De acordo com a BBC, o próprio governo articulou, em dezembro, para usar o projeto que já tramitava no Congresso na destinação de dinheiro para indicações de parlamentares —como se fossem emendas, à disposição dos parlamentares.

Na época, congressistas de esquerda e de direita disseram à BBC que o objetivo da liberação de dinheiro era conquistar apoios para o candidato do Palácio do Planalto à Presidência da Câmara, Arthur Lira (PP-AL). A eleição será no início de fevereiro. O relator da medida, deputado Domingos Neto (PSD-CE), negou.

De quem é a culpa?

Para Antônio Augusto de Queiroz, analista político do Diap (Departamento Intersindical de Assessoria Parlamentar), o governo tem responsabilidade no calote, por ter enviado o projeto no final do ano.

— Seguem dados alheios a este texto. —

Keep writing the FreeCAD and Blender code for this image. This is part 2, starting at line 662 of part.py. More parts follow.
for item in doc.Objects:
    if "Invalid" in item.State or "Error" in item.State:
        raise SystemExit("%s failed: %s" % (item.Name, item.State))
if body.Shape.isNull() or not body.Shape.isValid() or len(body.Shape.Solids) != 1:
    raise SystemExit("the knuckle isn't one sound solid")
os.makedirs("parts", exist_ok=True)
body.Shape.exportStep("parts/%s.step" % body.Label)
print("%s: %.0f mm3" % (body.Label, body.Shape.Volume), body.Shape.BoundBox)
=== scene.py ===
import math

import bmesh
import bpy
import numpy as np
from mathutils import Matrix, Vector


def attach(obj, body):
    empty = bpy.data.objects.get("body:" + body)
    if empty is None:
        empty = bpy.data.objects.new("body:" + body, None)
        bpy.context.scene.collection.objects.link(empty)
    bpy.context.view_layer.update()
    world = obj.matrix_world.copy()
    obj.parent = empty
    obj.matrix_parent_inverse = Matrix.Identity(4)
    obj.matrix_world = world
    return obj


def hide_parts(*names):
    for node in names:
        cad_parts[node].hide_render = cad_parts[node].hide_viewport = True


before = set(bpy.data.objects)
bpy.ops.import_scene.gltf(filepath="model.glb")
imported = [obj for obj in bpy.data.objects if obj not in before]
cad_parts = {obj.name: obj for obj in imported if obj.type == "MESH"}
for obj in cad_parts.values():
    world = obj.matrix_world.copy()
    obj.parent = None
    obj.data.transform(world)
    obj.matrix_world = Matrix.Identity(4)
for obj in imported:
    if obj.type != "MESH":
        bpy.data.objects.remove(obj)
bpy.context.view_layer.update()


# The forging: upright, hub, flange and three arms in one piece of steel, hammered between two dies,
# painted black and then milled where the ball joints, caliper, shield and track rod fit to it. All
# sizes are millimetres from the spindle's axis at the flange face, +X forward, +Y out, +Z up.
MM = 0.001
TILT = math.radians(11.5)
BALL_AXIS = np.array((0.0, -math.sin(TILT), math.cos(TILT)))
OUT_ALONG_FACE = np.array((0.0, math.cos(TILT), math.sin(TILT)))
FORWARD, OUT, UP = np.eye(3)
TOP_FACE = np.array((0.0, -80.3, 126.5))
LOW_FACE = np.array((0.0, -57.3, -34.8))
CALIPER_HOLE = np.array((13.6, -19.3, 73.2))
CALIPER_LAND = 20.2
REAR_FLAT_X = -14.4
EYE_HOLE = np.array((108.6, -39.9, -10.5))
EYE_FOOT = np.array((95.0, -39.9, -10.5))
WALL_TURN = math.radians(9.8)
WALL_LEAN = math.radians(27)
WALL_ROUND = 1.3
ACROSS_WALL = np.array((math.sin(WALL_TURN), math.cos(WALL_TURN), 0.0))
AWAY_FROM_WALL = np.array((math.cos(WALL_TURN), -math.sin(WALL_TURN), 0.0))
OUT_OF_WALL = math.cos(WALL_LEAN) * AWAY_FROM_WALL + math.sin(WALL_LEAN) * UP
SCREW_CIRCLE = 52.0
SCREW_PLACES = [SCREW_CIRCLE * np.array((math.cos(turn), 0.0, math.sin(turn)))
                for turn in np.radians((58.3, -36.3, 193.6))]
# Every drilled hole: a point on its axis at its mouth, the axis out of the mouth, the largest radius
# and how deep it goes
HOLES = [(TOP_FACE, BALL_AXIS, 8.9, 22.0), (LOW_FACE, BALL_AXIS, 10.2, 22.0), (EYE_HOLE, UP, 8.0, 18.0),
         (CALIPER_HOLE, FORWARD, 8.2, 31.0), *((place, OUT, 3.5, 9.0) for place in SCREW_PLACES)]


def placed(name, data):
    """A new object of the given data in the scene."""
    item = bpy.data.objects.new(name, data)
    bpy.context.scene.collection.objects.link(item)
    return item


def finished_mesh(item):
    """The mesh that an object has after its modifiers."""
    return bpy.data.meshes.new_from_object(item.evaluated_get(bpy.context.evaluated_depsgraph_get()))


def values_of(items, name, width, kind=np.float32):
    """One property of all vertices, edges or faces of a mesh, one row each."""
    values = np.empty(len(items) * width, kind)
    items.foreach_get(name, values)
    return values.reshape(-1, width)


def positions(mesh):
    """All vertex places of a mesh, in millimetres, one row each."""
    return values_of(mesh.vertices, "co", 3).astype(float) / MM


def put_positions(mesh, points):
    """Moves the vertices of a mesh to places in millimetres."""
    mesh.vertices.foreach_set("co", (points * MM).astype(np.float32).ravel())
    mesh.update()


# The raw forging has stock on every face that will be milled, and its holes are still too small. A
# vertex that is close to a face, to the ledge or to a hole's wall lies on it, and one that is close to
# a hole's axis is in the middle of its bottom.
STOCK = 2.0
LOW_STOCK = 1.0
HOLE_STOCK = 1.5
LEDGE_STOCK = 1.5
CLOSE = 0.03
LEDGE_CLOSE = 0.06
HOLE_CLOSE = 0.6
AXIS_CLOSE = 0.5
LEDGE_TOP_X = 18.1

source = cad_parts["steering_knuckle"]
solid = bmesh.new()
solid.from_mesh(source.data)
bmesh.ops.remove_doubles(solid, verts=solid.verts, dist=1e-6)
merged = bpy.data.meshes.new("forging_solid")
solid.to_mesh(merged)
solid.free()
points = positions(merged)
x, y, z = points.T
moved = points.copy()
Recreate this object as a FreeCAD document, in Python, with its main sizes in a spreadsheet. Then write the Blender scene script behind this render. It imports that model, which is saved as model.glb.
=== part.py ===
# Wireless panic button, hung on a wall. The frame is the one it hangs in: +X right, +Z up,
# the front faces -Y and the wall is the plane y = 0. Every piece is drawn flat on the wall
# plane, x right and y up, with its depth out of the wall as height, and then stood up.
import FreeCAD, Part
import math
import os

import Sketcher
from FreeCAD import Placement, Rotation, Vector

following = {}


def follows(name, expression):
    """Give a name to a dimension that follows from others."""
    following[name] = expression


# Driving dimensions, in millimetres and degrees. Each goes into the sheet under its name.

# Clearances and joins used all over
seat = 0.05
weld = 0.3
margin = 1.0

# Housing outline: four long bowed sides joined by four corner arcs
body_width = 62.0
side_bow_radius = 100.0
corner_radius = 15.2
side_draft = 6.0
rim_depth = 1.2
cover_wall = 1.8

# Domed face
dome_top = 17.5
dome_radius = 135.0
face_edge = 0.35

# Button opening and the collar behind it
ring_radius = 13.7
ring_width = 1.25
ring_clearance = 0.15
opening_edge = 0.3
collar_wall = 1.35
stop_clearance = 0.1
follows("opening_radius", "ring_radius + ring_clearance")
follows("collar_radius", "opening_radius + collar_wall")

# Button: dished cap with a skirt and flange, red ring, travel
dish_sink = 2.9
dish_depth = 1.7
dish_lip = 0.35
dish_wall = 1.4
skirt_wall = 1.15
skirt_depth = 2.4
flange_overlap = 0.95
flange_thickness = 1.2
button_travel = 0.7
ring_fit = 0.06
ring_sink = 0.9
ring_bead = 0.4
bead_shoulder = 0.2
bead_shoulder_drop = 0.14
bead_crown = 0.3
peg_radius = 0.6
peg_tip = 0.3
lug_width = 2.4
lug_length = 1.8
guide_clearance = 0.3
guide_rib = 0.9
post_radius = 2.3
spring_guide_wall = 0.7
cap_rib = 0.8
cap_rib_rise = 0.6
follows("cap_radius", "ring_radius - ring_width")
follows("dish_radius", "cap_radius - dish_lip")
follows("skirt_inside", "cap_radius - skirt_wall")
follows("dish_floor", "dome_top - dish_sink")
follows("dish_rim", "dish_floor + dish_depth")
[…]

"O Executivo tem enorme responsabilidade por enviar um projeto de última hora e por não ter esclarecido devidamente os parlamentares do que se tratava", disse. "O governo não dialoga com o Congresso e não deu prioridade para construir o entendimento e aprovar o projeto."

Para o professor Ricardo Wahrendorff Caldas, da UnB (Universidade de Brasília), são os parlamentares os responsáveis pelo calote ao NDB, por não terem aprovado o pagamento.

"Está havendo uma tentativa de protagonismo do Congresso brasileiro em áreas que não são da competência dele. O Congresso quer executar políticas públicas, essa competência é do Executivo. Agora querem dar pitaco em atos internacionais", afirmou.

Caldas ainda declarou que os acordos internacionais se baseiam no princípio da boa-fé, e que não cabe ao Congresso escolher se as obrigações com organismos internacionais serão ou não cumpridas. "Essa decisão do Congresso pode prejudicar o Brasil. Por meio do NDB, o Brasil tem acesso a taxas de juros mais baixas para contratar empréstimos. Se ele não honra suas cotas, como vai pedir um empréstimo?", disse.

O UOL procurou Maia e o presidente do Senado, Davi Alcolumbre (DEM-AP), para comentar o assunto, mas os dois não se manifestaram até a publicação da reportagem.